Energy conservation in non-ideal conditions: pressure, volume, and work
Chemical reactions often do work on the surroundings (expanding gases) or have work done on them. The first law of thermodynamics states: ΔE_system = q + w where q is heat added to the system and w is work done on the system. At constant pressure with PV work, ΔH accounts for q_p and includes the PV term, making enthalpy convenient for many lab and industrial reactions.
Entropy, free energy, and the direction of change
Conservation of energy doesn’t determine whether a reaction occurs — it only constrains where energy goes. Entropy (ΔS) and free energy (ΔG) dictate spontaneity: a reaction that conserves energy may still be non-spontaneous if it decreases entropy significantly. Temperature couples ΔH and ΔS in ΔG = ΔH − TΔS.
Practical implications and safety
- Chemical engineers use enthalpies and heat balances to design reactors, heat exchangers, and safety controls.
- Exothermic reactions need cooling to avoid runaway; endothermic processes may need continuous heat supply.

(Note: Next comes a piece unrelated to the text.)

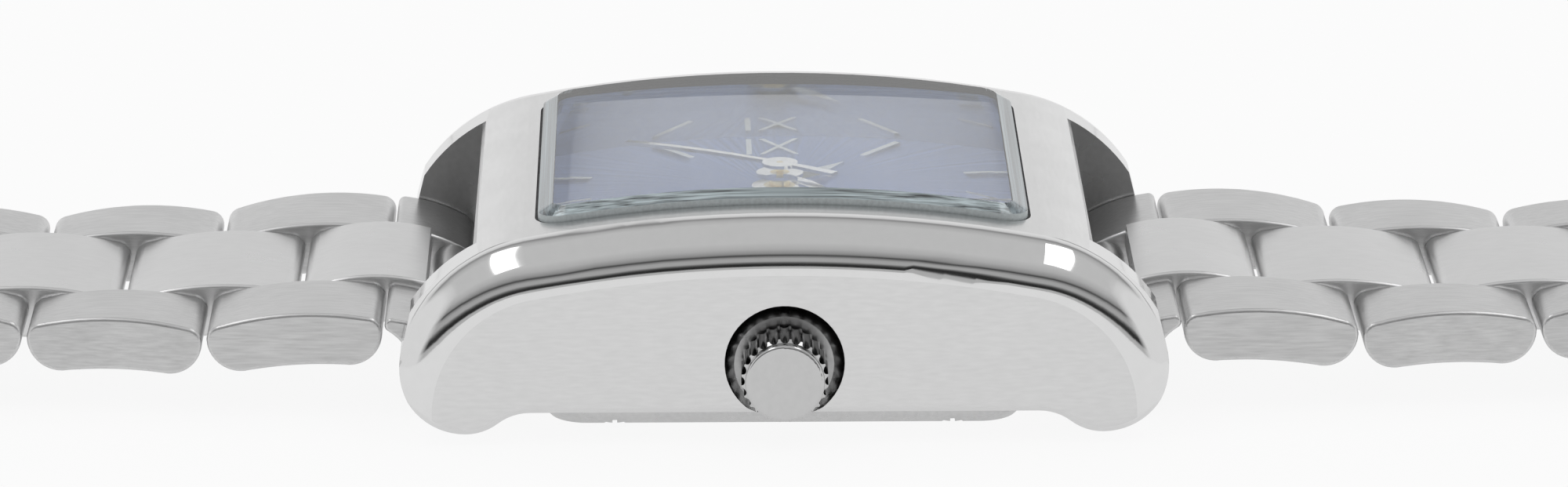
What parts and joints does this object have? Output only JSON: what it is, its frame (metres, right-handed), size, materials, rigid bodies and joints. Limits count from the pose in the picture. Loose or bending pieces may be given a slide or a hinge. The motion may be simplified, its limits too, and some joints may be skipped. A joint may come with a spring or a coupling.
{
  "type": "rectangular wristwatch",
  "caption": "Rectangular curved wristwatch on a tapering three-row steel link bracelet with folding clasp, polished shoulders, blue dial and fluted crown.",
  "frame": {"origin": "middle of the case back's flat lower face", "axes": "+X to 3 o'clock (the crown), +Y to 12 o'clock along the bracelet, +Z out of the dial"},
  "size_m": [0.0292, 0.1603, 0.0109],
  "materials": {
    "case_steel": "satin sides, polished shoulders",
    "back_steel": "circular satin",
    "bar_steel": "turned",
    "crown_steel": "polished",
    "link_steel": "lengthwise brushed",
    "center_steel": "fine satin",
    "blade_steel": "fine satin",
    "bridge_steel": "satin",
    "cell_steel": "satin",
    "crystal": "clear polished",
    "gasket": "matte",
    "flange_polish": "polished",
    "dial_blue": "sunray blue lacquer",
    "hand_polish": "polished",
    "holder_plastic": "moulded",
    "plate_brass": "satin",
    "wheel_brass": "satin",
    "wheel_plastic": "moulded",
    "board": "coated",
    "coil_copper": "enamelled copper wire",
    "rotor_dark": "sintered magnet"
  },
  "bodies": {
    "case": {"case_body": "case_steel", "crystal": "crystal", "crystal_gasket": "gasket", "dial_flange": "flange_polish", "dial": "dial_blue", "hour_markers": "hand_polish", "movement_holder": "holder_plastic", "main_plate": "plate_brass", "train_bridge": "bridge_steel", "circuit_board": "board", "coil": "coil_copper", "stator": "bridge_steel", "battery": "cell_steel", "battery_clamp": "cell_steel", "crown_tube": "bar_steel", "caseback": "back_steel", "caseback_gasket": "gasket", "caseback_screws": "back_steel", "spring_bars": "bar_steel"},
    "seconds": {"seconds_wheel": "wheel_brass", "second_hand": "hand_polish"},
    "minutes": {"center_wheel": "wheel_brass", "minute_hand": "hand_polish"},
    "hours": {"hour_wheel": "wheel_brass", "hour_hand": "hand_polish"},
    "third": {"third_wheel": "wheel_brass"},
    "intermediate": {"intermediate_wheel": "wheel_plastic"},
    "rotor": {"rotor": "rotor_dark"},
    "minute_wheel": {"minute_wheel": "wheel_brass"},
    "crown_slider": {"crown_gasket": "gasket"},
    "crown": {"crown": "crown_steel", "stem": "bar_steel"},
    "end_12": {"end_link_12": "link_steel"},
    "center_12_1": {"center_link_12_1": "center_steel"},
    "outer_12_1": {"outer_links_12_1": "link_steel"},
    "center_12_2": {"center_link_12_2": "center_steel"},
    "outer_12_2": {"outer_links_12_2": "link_steel"},
    "center_12_3": {"center_link_12_3": "center_steel"},
    "outer_12_3": {"outer_links_12_3": "link_steel"},
    "center_12_4": {"center_link_12_4": "center_steel"},
    "outer_12_4": {"outer_links_12_4": "link_steel"},
    "center_12_5": {"center_link_12_5": "center_steel"},
    "outer_12_5": {"outer_links_12_5": "link_steel"},
    "center_12_6": {"center_link_12_6": "center_steel"},
    "end_6": {"end_link_6": "link_steel"},
    "center_6_1": {"center_link_6_1": "center_steel"},
    "outer_6_1": {"outer_links_6_1": "link_steel"},
    "center_6_2": {"center_link_6_2": "center_steel"},
    "outer_6_2": {"outer_links_6_2": "link_steel"},
    "center_6_3": {"center_link_6_3": "center_steel"},
    "outer_6_3": {"outer_links_6_3": "link_steel"},
    "center_6_4": {"center_link_6_4": "center_steel"},
    "outer_6_4": {"outer_links_6_4": "link_steel"},
    "center_6_5": {"center_link_6_5": "center_steel"},
    "outer_6_5": {"outer_links_6_5": "link_steel"},
    "center_6_6": {"center_link_6_6": "center_steel"},
    "clasp_cover": {"clasp_cover": "link_steel", "clasp_pins": "bar_steel"},
    "middle_blade": {"middle_blade": "blade_steel"},
    "end_blade": {"end_blade": "blade_steel"}
  },
  "joints": [
    {"name": "seconds_spin", "type": "hinge", "parent": "case", "child": "seconds", "pos_m": [0, 0, 0.00255], "axis": [0, 0, -1], "continuous": true},
    {"name": "minutes_spin", "type": "hinge", "parent": "case", "child": "minutes", "pos_m": [0, 0, 0.00356], "axis": [0, 0, -1], "continuous": true},
    {"name": "hours_spin", "type": "hinge", "parent": "case", "child": "hours", "pos_m": [0, 0, 0.00532], "axis": [0, 0, -1], "continuous": true},
    {"name": "third_spin", "type": "hinge", "parent": "case", "child": "third", "pos_m": [-0.0024, 0.0024, 0.00292], "axis": [0, 0, -1], "continuous": true},
    {"name": "intermediate_spin", "type": "hinge", "parent": "case", "child": "intermediate", "pos_m": [-0.00058, -0.00331, 0.0032], "axis": [0, 0, -1], "continuous": true},
    {"name": "rotor_spin", "type": "hinge", "parent": "case", "child": "rotor", "pos_m": [-0.00228, -0.00501, 0.00262], "axis": [0, 0, -1], "continuous": true},
    {"name": "minute_wheel_spin", "type": "hinge", "parent": "case", "child": "minute_wheel", "pos_m": [-0.00197, -0.00138, 0.00506], "axis": [0, 0, -1], "continuous": true},
    {"name": "crown_pull", "type": "slide", "parent": "case", "child": "crown_slider", "axis": [1, 0, 0], "range_m": [0, 0.001]},
    {"name": "crown_spin", "type": "hinge", "parent": "crown_slider", "child": "crown", "pos_m": [0.0126, 0, 0.00321], "axis": [1, 0, 0], "continuous": true},
    {"name": "end_12_swing", "type": "hinge", "parent": "case", "child": "end_12", "pos_m": [0, 0.0157, 0.0029], "axis": [-1, 0, 0], "range_deg": [-10, 25]},
    {"name": "center_12_1_bend", "type": "hinge", "parent": "end_12", "child": "center_12_1", "pos_m": [0, 0.0175, 0.00383], "axis": [-1, 0, 0], "range_deg": [-8, 8]},
    {"name": "outer_12_1_bend", "type": "hinge", "parent": "center_12_1", "child": "outer_12_1", "pos_m": [0, 0.0205, 0.00373], "axis": [-1, 0, 0], "range_deg": [-8, 8]},
    {"name": "center_12_2_bend", "type": "hinge", "parent": "outer_12_1", "child": "center_12_2", "pos_m": [0, 0.02469, 0.00343], "axis": [-1, 0, 0], "range_deg": [-5, 11]},
    {"name": "outer_12_2_bend", "type": "hinge", "parent": "center_12_2", "child": "outer_12_2", "pos_m": [0, 0.02888, 0.00321], "axis": [-1, 0, 0], "range_deg": [-3, 13]},
    {"name": "center_12_3_bend", "type": "hinge", "parent": "outer_12_2", "child": "center_12_3", "pos_m": [0, 0.03308, 0.00321], "axis": [-1, 0, 0], "range_deg": [-4, 12]},
    {"name": "outer_12_3_bend", "type": "hinge", "parent": "center_12_3", "child": "outer_12_3", "pos_m": [0, 0.03728, 0.00336], "axis": [-1, 0, 0], "range_deg": [-6, 10]},
    {"name": "center_12_4_bend", "type": "hinge", "parent": "outer_12_3", "child": "center_12_4", "pos_m": [0, 0.04148, 0.00351], "axis": [-1, 0, 0], "range_deg": [-19.71, 1]},
    {"name": "outer_12_4_bend", "type": "hinge", "parent": "center_12_4", "child": "outer_12_4", "pos_m": [0, 0.04559, 0.00265], "axis": [-1, 0, 0], "range_deg": [-6, 10]},
    {"name": "center_12_5_bend", "type": "hinge", "parent": "outer_12_4", "child": "center_12_5", "pos_m": [0, 0.0497, 0.0018], "axis": [-1, 0, 0], "range_deg": [-1, 15.85]},
    {"name": "outer_12_5_bend", "type": "hinge", "parent": "center_12_5", "child": "outer_12_5", "pos_m": [0, 0.05388, 0.00137], "axis": [-1, 0, 0], "range_deg": [-1, 15.85]},
    {"name": "center_12_6_bend", "type": "hinge", "parent": "outer_12_5", "child": "center_12_6", "pos_m": [0, 0.05808, 0.00137], "axis": [-1, 0, 0], "range_deg": [-6, 10]},
    {"name": "end_6_swing", "type": "hinge", "parent": "case", "child": "end_6", "pos_m": [0, -0.0157, 0.0029], "axis": [1, 0, 0], "range_deg": [-10, 25]},
    {"name": "center_6_1_bend", "type": "hinge", "parent": "end_6", "child": "center_6_1", "pos_m": [0, -0.0175, 0.00383], "axis": [1, 0, 0], "range_deg": [-8, 8]},
    {"name": "outer_6_1_bend", "type": "hinge", "parent": "center_6_1", "child": "outer_6_1", "pos_m": [0, -0.0205, 0.00373], "axis": [1, 0, 0], "range_deg": [-8, 8]},
    {"name": "center_6_2_bend", "type": "hinge", "parent": "outer_6_1", "child": "center_6_2", "pos_m": [0, -0.02469, 0.00343], "axis": [1, 0, 0], "range_deg": [-5, 11]},
    {"name": "outer_6_2_bend", "type": "hinge", "parent": "center_6_2", "child": "outer_6_2", "pos_m": [0, -0.02888, 0.00321], "axis": [1, 0, 0], "range_deg": [-3, 13]},
    {"name": "center_6_3_bend", "type": "hinge", "parent": "outer_6_2", "child": "center_6_3", "pos_m": [0, -0.03308, 0.00321], "axis": [1, 0, 0], "range_deg": [-4, 12]},
    {"name": "outer_6_3_bend", "type": "hinge", "parent": "center_6_3", "child": "outer_6_3", "pos_m": [0, -0.03728, 0.00336], "axis": [1, 0, 0], "range_deg": [-6, 10]},
    {"name": "center_6_4_bend", "type": "hinge", "parent": "outer_6_3", "child": "center_6_4", "pos_m": [0, -0.04148, 0.00351], "axis": [1, 0, 0], "range_deg": [-19.71, 1]},
    {"name": "outer_6_4_bend", "type": "hinge", "parent": "center_6_4", "child": "outer_6_4", "pos_m": [0, -0.04559, 0.00265], "axis": [1, 0, 0], "range_deg": [-6, 10]},
    {"name": "center_6_5_bend", "type": "hinge", "parent": "outer_6_4", "child": "center_6_5", "pos_m": [0, -0.0497, 0.0018], "axis": [1, 0, 0], "range_deg": [-1, 15.85]},
    {"name": "outer_6_5_bend", "type": "hinge", "parent": "center_6_5", "child": "outer_6_5", "pos_m": [0, -0.05388, 0.00137], "axis": [1, 0, 0], "range_deg": [-1, 15.85]},
    {"name": "center_6_6_bend", "type": "hinge", "parent": "outer_6_5", "child": "center_6_6", "pos_m": [0, -0.05808, 0.00137], "axis": [1, 0, 0], "range_deg": [-6, 10]},
    {"name": "clasp_cover_bend", "type": "hinge", "parent": "center_6_6", "child": "clasp_cover", "pos_m": [0, -0.06228, 0.00137], "axis": [1, 0, 0], "range_deg": [-5, 10]},
    {"name": "middle_blade_fold", "type": "hinge", "parent": "clasp_cover", "child": "middle_blade", "pos_m": [0, -0.09238, 0.00177], "axis": [-1, 0, 0], "range_deg": [0, 165]},
    {"name": "end_blade_fold", "type": "hinge", "parent": "middle_blade", "child": "end_blade", "pos_m": [0, -0.06737, 0.00232], "axis": [1, 0, 0], "range_deg": [0, 140]}
  ],
  "couplings": [
    {"joint": "minutes_spin", "follows": "seconds_spin", "ratio": 0.016667},
    {"joint": "hours_spin", "follows": "seconds_spin", "ratio": 0.0013889},
    {"joint": "third_spin", "follows": "seconds_spin", "ratio": -0.13333},
    {"joint": "minute_wheel_spin", "follows": "seconds_spin", "ratio": -0.0055556},
    {"joint": "intermediate_spin", "follows": "seconds_spin", "ratio": -6},
    {"joint": "rotor_spin", "follows": "seconds_spin", "ratio": 30}
  ]
}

- Energy conservation principles guide process optimization for energy efficiency and environmental impact (e.g., heat recovery).
Summary
Energy conservation in chemical reactions is a bookkeeping of energy: energy required to break bonds, energy released when new bonds form, and the distribution of that energy into heat, work, and molecular motion. Thermodynamic quantities (ΔH, ΔE, ΔG) let chemists quantify these exchanges and predict behavior, while kinetics (Ea, catalysts) controls how quickly energy-conserving transformations occur. Understanding these concepts connects microscopic bond changes to macroscopic heat flows and the design of chemical processes.